+++ DATA SUPPLIED
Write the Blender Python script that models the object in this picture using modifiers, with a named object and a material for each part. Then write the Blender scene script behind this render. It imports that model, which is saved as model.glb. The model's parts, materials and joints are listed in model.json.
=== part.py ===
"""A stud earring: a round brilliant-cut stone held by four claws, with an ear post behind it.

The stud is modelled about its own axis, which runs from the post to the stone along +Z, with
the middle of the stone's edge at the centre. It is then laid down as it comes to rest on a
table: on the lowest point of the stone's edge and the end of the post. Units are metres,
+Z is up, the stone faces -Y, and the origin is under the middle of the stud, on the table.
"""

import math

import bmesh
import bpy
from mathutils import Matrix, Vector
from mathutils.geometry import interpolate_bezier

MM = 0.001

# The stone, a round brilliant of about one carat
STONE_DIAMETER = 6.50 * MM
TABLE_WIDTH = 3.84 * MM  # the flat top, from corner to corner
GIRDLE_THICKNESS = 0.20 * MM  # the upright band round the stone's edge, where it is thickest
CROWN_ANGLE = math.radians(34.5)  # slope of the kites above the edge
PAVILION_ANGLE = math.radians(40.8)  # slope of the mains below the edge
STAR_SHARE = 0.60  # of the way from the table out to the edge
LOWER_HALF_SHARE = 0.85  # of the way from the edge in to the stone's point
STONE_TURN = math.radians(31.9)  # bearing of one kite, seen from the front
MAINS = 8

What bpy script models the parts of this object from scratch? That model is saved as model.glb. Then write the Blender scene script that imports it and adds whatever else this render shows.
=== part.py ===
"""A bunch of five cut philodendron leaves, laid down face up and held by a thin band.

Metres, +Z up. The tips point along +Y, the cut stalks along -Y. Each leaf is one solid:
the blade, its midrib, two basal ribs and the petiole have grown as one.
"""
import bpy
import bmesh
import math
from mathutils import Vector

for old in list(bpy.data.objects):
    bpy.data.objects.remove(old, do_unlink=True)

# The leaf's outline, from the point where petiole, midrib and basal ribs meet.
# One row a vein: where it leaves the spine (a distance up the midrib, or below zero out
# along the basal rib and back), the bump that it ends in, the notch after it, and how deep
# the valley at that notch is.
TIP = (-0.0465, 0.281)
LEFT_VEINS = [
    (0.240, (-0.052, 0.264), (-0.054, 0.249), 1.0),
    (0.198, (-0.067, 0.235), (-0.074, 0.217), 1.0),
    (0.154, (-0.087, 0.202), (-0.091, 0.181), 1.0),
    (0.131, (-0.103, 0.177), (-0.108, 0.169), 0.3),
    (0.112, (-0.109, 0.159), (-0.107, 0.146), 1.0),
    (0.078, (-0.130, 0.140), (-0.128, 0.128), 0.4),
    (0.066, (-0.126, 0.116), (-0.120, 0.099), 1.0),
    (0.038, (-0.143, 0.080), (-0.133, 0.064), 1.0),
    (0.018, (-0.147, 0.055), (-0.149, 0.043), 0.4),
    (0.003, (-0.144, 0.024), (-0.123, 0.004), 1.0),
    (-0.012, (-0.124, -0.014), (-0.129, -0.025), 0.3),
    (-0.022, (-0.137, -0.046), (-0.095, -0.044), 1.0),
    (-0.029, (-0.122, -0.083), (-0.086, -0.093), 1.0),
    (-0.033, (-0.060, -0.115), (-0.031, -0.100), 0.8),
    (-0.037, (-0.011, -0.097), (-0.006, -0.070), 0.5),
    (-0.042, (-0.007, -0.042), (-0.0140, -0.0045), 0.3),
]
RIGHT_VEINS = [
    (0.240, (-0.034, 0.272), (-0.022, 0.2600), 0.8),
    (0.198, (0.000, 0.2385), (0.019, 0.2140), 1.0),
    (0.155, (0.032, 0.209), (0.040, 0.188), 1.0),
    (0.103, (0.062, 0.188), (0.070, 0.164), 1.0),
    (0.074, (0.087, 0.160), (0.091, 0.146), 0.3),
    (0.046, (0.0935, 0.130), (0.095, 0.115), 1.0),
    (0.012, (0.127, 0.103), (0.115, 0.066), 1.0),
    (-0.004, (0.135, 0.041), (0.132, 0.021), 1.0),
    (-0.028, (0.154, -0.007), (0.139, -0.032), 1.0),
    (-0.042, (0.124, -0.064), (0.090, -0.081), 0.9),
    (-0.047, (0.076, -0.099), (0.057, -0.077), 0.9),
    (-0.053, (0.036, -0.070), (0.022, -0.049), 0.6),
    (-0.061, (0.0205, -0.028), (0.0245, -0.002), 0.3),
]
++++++
→ GOAL OF THE EXERCISE: Copy the material above, line for line.

→ FINAL RESULT:
Write the Blender Python script that models the object in this picture using modifiers, with a named object and a material for each part. Then write the Blender scene script behind this render. It imports that model, which is saved as model.glb. The model's parts, materials and joints are listed in model.json.
=== part.py ===
"""A stud earring: a round brilliant-cut stone held by four claws, with an ear post behind it.

The stud is modelled about its own axis, which runs from the post to the stone along +Z, with
the middle of the stone's edge at the centre. It is then laid down as it comes to rest on a
table: on the lowest point of the stone's edge and the end of the post. Units are metres,
+Z is up, the stone faces -Y, and the origin is under the middle of the stud, on the table.
"""

import math

import bmesh
import bpy
from mathutils import Matrix, Vector
from mathutils.geometry import interpolate_bezier

MM = 0.001

# The stone, a round brilliant of about one carat
STONE_DIAMETER = 6.50 * MM
TABLE_WIDTH = 3.84 * MM  # the flat top, from corner to corner
GIRDLE_THICKNESS = 0.20 * MM  # the upright band round the stone's edge, where it is thickest
CROWN_ANGLE = math.radians(34.5)  # slope of the kites above the edge
PAVILION_ANGLE = math.radians(40.8)  # slope of the mains below the edge
STAR_SHARE = 0.60  # of the way from the table out to the edge
LOWER_HALF_SHARE = 0.85  # of the way from the edge in to the stone's point
STONE_TURN = math.radians(31.9)  # bearing of one kite, seen from the front
MAINS = 8

What bpy script models the parts of this object from scratch? That model is saved as model.glb. Then write the Blender scene script that imports it and adds whatever else this render shows.
=== part.py ===
"""A bunch of five cut philodendron leaves, laid down face up and held by a thin band.

Metres, +Z up. The tips point along +Y, the cut stalks along -Y. Each leaf is one solid:
the blade, its midrib, two basal ribs and the petiole have grown as one.
"""
import bpy
import bmesh
import math
from mathutils import Vector

for old in list(bpy.data.objects):
    bpy.data.objects.remove(old, do_unlink=True)

# The leaf's outline, from the point where petiole, midrib and basal ribs meet.
# One row a vein: where it leaves the spine (a distance up the midrib, or below zero out
# along the basal rib and back), the bump that it ends in, the notch after it, and how deep
# the valley at that notch is.
TIP = (-0.0465, 0.281)
LEFT_VEINS = [
    (0.240, (-0.052, 0.264), (-0.054, 0.249), 1.0),
    (0.198, (-0.067, 0.235), (-0.074, 0.217), 1.0),
    (0.154, (-0.087, 0.202), (-0.091, 0.181), 1.0),
    (0.131, (-0.103, 0.177), (-0.108, 0.169), 0.3),
    (0.112, (-0.109, 0.159), (-0.107, 0.146), 1.0),
    (0.078, (-0.130, 0.140), (-0.128, 0.128), 0.4),
    (0.066, (-0.126, 0.116), (-0.120, 0.099), 1.0),
    (0.038, (-0.143, 0.080), (-0.133, 0.064), 1.0),
    (0.018, (-0.147, 0.055), (-0.149, 0.043), 0.4),
    (0.003, (-0.144, 0.024), (-0.123, 0.004), 1.0),
    (-0.012, (-0.124, -0.014), (-0.129, -0.025), 0.3),
    (-0.022, (-0.137, -0.046), (-0.095, -0.044), 1.0),
    (-0.029, (-0.122, -0.083), (-0.086, -0.093), 1.0),
    (-0.033, (-0.060, -0.115), (-0.031, -0.100), 0.8),
    (-0.037, (-0.011, -0.097), (-0.006, -0.070), 0.5),
    (-0.042, (-0.007, -0.042), (-0.0140, -0.0045), 0.3),
]
RIGHT_VEINS = [
    (0.240, (-0.034, 0.272), (-0.022, 0.2600), 0.8),
    (0.198, (0.000, 0.2385), (0.019, 0.2140), 1.0),
    (0.155, (0.032, 0.209), (0.040, 0.188), 1.0),
    (0.103, (0.062, 0.188), (0.070, 0.164), 1.0),
    (0.074, (0.087, 0.160), (0.091, 0.146), 0.3),
    (0.046, (0.0935, 0.130), (0.095, 0.115), 1.0),
    (0.012, (0.127, 0.103), (0.115, 0.066), 1.0),
    (-0.004, (0.135, 0.041), (0.132, 0.021), 1.0),
    (-0.028, (0.154, -0.007), (0.139, -0.032), 1.0),
    (-0.042, (0.124, -0.064), (0.090, -0.081), 0.9),
    (-0.047, (0.076, -0.099), (0.057, -0.077), 0.9),
    (-0.053, (0.036, -0.070), (0.022, -0.049), 0.6),
    (-0.061, (0.0205, -0.028), (0.0245, -0.002), 0.3),
]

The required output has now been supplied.